D'autres ont suivis suscitant les convoitises lors du raid boursier mené par Guy Wyser-Pratte et son ex-associé François Gonthier désormais en guerre ouverte et inquiété par l'AMF. Puis au moment de la délicate négociation de la succession où le lecteur initié reconnaîtra René Maury et Pierre Rispoli.
Tout comme celui, plus loin, du céleste Mingpo Cai semblant tout droit sorti d'un roman de Lucien Bodard. Au fil des pages, on croise aussi Louis Thannberger, le père d'Oussama Ben Laden, Dominique Oger, DSK, Maurice Tchénio et bien d'autres personnalités pas seulement de cet acabit.

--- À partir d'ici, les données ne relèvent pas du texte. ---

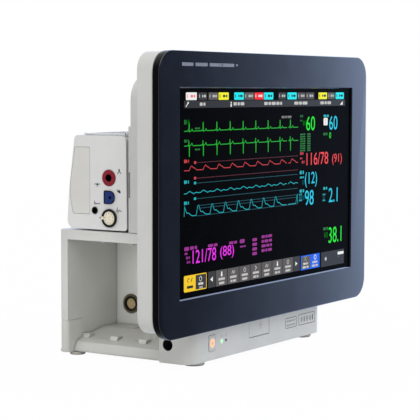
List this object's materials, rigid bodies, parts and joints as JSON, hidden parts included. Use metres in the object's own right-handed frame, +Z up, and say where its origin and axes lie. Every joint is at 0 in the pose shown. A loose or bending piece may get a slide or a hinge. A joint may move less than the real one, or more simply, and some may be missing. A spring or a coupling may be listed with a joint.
{
  "type": "patient monitor",
  "caption": "Bedside patient monitor with a wide touch display, a plug-in bay open at its left side, and a docked measurement module that slides out.",
  "frame": {"origin": "on the floor under the middle of the monitor: halfway across the display, halfway through the overall depth, at the bottom of the feet", "axes": "+Z up; the screen faces -Y; +X is to the right of someone facing the screen"},
  "size_m": [0.426, 0.182, 0.3206],
  "materials": {
    "navy_paint": "satin",
    "gloss_black": "glossy",
    "screen_glass": "glossy",
    "lcd_frame": "satin",
    "chassis_steel": "satin",
    "lamp_lens": "satin",
    "circuit_board": "satin",
    "housing_grey": "fine matt texture",
    "base_grey": "fine matt texture",
    "module_grey": "fine matt texture",
    "door_grey": "fine matt texture",
    "key_grey": "matt",
    "black_plastic": "satin",
    "heatsink_aluminium": "satin",
    "cable_black": "matt",
    "supply_cage": "satin",
    "speaker_paper": "matt",
    "foot_rubber": "matt",
    "socket_ring": "satin",
    "panel_steel": "satin",
    "stud_brass": "satin",
    "power_led": "glossy",
    "standby_led": "glossy",
    "mount_steel": "satin",
    "pump_steel": "satin",
    "battery_wrap": "satin",
    "module_glass": "glossy",
    "pressure_socket_red": "satin",
    "oxygen_socket_blue": "satin",
    "ecg_socket_black": "satin"
  },
  "bodies": {
    "root": {"front_bezel": "navy_paint", "trim_band": "gloss_black", "touch_glass": "screen_glass", "lcd_panel": "lcd_frame", "panel_chassis": "chassis_steel", "alarm_light_guide": "lamp_lens", "alarm_board": "circuit_board", "display_shell": "housing_grey", "rear_housing": "housing_grey", "main_board": "circuit_board", "heatsink": "heatsink_aluminium", "display_cable": "cable_black", "power_supply": "supply_cage", "interface_board": "circuit_board", "rack_backplane": "circuit_board", "speaker": "speaker_paper", "base_housing": "base_grey", "base_tray": "base_grey", "foot_front_left": "foot_rubber", "foot_front_right": "foot_rubber", "foot_rear_left": "foot_rubber", "foot_rear_right": "foot_rubber", "rack_socket_front": "socket_ring", "rack_socket_middle": "socket_ring", "rack_socket_rear": "socket_ring", "side_cover": "base_grey", "connector_panel": "panel_steel", "ac_inlet": "black_plastic", "ground_stud": "stud_brass", "network_jack": "black_plastic", "remote_jack": "black_plastic", "service_socket": "black_plastic", "power_led": "power_led", "standby_led": "standby_led", "mounting_plate": "mount_steel", "plate_screw_1": "mount_steel", "plate_screw_2": "mount_steel", "plate_screw_3": "mount_steel", "plate_screw_4": "mount_steel", "dock_tower": "housing_grey", "dock_bracket": "housing_grey", "dock_connector": "black_plastic"},
    "measurement_module": {"module_case": "module_grey", "module_back_plate": "module_grey", "module_board": "circuit_board", "cuff_pump": "pump_steel", "module_battery": "battery_wrap", "module_screen": "module_glass", "pressure_socket": "pressure_socket_red", "oxygen_socket": "oxygen_socket_blue", "ecg_socket": "ecg_socket_black", "temperature_socket": "ecg_socket_black"},
    "power_button": {"power_button": "base_grey"},
    "front_flap": {"front_flap": "base_grey"},
    "dock_release_button": {"dock_release_button": "key_grey"},
    "module_key_left": {"module_key_left": "key_grey"},
    "module_key_middle": {"module_key_middle": "key_grey"},
    "module_key_right": {"module_key_right": "key_grey"},
    "battery_door": {"battery_door": "door_grey"},
    "module_handle": {"module_handle": "module_grey"}
  },
  "joints": [
    {"name": "power_button_press", "type": "slide", "parent": "root", "child": "power_button", "axis": [0, 1, 0], "range_m": [0, 0.0012]},
    {"name": "front_flap_hinge", "type": "hinge", "parent": "root", "child": "front_flap", "pos_m": [-0.00265, -0.0746, 0.02], "axis": [1, 0, 0], "range_deg": [0, 100]},
    {"name": "dock_release_press", "type": "slide", "parent": "root", "child": "dock_release_button", "axis": [0, 0, -1], "range_m": [0, 0.002]},
    {"name": "module_slide", "type": "slide", "parent": "root", "child": "measurement_module", "axis": [-1, 0, 0], "range_m": [0, 0.19]},
    {"name": "battery_door_hinge", "type": "hinge", "parent": "measurement_module", "child": "battery_door", "pos_m": [-0.1348, 0.064, 0.1552], "axis": [0, -1, 0], "range_deg": [0, 100]},
    {"name": "module_handle_hinge", "type": "hinge", "parent": "measurement_module", "child": "module_handle", "pos_m": [-0.0435, 0.0085, 0.237], "axis": [1, 0, 0], "range_deg": [0, 90]},
    {"name": "module_key_left_press", "type": "slide", "parent": "measurement_module", "child": "module_key_left", "axis": [0, -0.9973, -0.073], "range_m": [0, 0.0008]},
    {"name": "module_key_middle_press", "type": "slide", "parent": "measurement_module", "child": "module_key_middle", "axis": [0, -0.9973, -0.073], "range_m": [0, 0.0008]},
    {"name": "module_key_right_press", "type": "slide", "parent": "measurement_module", "child": "module_key_right", "axis": [0, -0.9973, -0.073], "range_m": [0, 0.0008]}
  ]
}
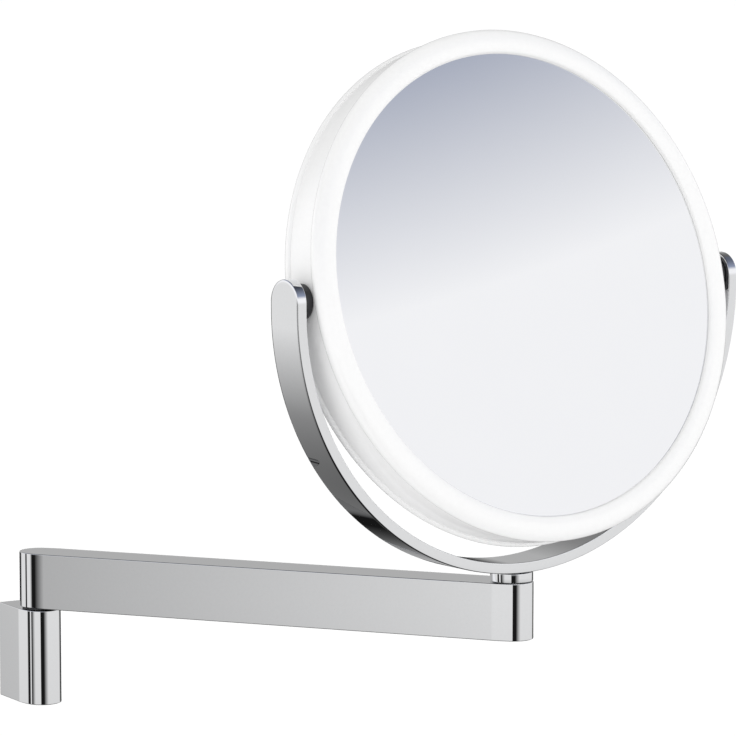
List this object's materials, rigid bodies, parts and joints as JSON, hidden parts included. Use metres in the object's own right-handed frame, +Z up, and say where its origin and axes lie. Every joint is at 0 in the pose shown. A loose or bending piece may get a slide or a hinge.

Aujourd'hui, entre de bonnes mains, celles du gendre de cet officier légendaire qui ”rien de rien, ne regretta rien”, Siparex c'est 1050 entreprises financées, 320 en portefeuille, 1,5 Md€ d'actifs gérés, 7 bureaux en France, 3 implantations en Europe (Madrid, Milan, Münich) et 3 partenariats au Maghreb.
A la différence de Jean de Verrazane qui eut tort de succomber trop longtemps à l'appel du grand large et mourut (1528) aux Antilles dévoré par des cannibales, Dominique Nouvelet a ”raccroché les gants” pour goûter à une vie plus adoptée à son âge, au milieu des siens.
Tous dans le private equity n'ont pas eu cette sagesse au risque de mener le combat de trop et finir comme ”Raging Bull” (1980).